Midwest soil may take years to recover from drought conditions, expert says


Heavy snowfall unlikely to help drought conditions

The Midwest suffered the worst drought in a generation last summer, and the soil has been suffering from a drought since early 2010, an MU expert said. As a result, crops have wilted and farmers have had to rely on crop insurance to avoid financial catastrophe.

Randall Miles, associate professor of soil science at the MU School of Natural Resources, said it may take at least two years for crops and soil to recover.

He discovered that Midwest soil is dry as deep as 5 feet, where the roots of the crops absorb moisture and nutrients.

“I wouldn’t count on a full recovery of soil moisture any time soon,” Miles said. “Even if parts of the Midwest receive a lot of snowfall and rain this spring, it will take time for the moisture to move deeply into the soil where the driest conditions exist.”

In 2012, Miles found that some roots had to go down as much as 8 feet to extract water. Typically, 1 foot of soil holds 2 inches of water. To recharge completely, a fully depleted soil would require about 16 inches of water over a period of normal rainfall.

There’s been minimal snowfall this winter. But even if March brings a couple of blizzards, it is unlikely to help the soil.

“It is important to remember that a foot of snowfall equals about an inch of rainfall,” Miles said, “so the soil could take some time to recharge.”

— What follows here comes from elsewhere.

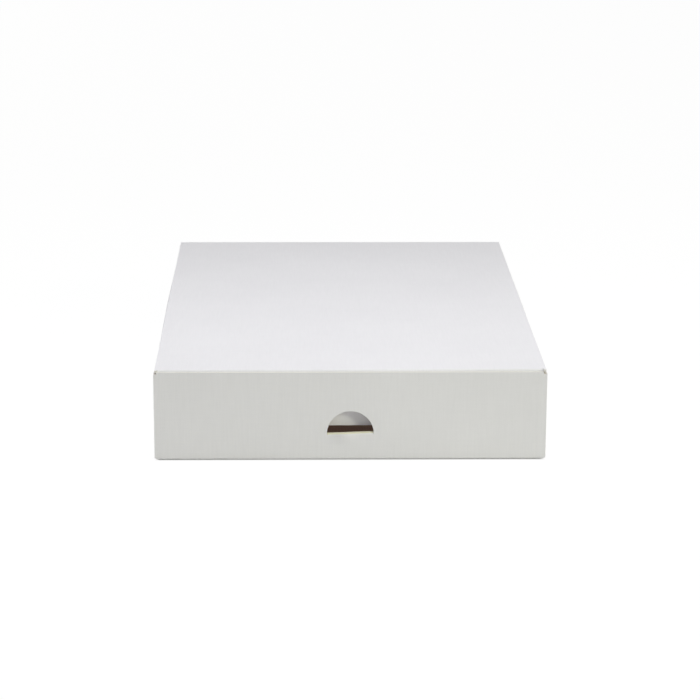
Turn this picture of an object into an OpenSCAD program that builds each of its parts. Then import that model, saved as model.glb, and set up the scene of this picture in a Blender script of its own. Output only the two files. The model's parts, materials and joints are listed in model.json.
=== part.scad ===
// One-piece tuck-top pastry box, folded from a single sheet of board.
// The floor lies on z = 0, centred on the origin. The front wall faces -Y and the lid hinges at +Y.
// The sheet is split only where it moves: the tray below, and the lid with its tuck flap.

/* [Box] */
// Width over the side walls
box_w = 260; // [180:1:400]
// Depth from the front wall to the back wall
box_d = 390; // [240:1:500]
// Height with the lid shut
box_h = 61.5; // [59:0.5:120]
// Thickness of the board
board = 1.5; // [1:0.1:2.2]
// Radius on the inside of a fold
fold_in = 0.3; // [0.2:0.1:1]

/* [Lid] */
// Slit between the lid and the walls and flaps under it
lid_gap = 0.3; // [0.2:0.1:1]
// How far the lid stops short of the outside of each side wall
lid_inset = 0.7; // [0:0.1:2]
// Slit between the tuck flap's fold and the glued corner flaps
tuck_gap = 0.3; // [0.2:0.1:1]
// Slit between each end of the tuck flap and the side wall
tuck_side_gap = 1.1; // [0.5:0.1:5]
// How far the tuck flap springs back from upright
tuck_lean = 6; // [5:0.5:10]
// How much each end of the tuck flap narrows to its tip
tuck_taper = 6; // [0:0.5:15]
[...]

Miles has been testing the depths of soil moisture around Missouri and found that parts of the state where Hurricane Isaac dropped extra rain were wet in the first few inches of soil, but dry below that level. While any moisture helps, Miles said it will evaporate after a few days of high winds.

“In order for the soil moisture to return to a normal state this year, the rain and snow would almost have to come continuously,” Miles said. 

Moreover, the rain would have to be light to minimize runoff. Hard rain won’t do much good.

Miles believes that it could be two to three years before farmers can expect bumper crops again.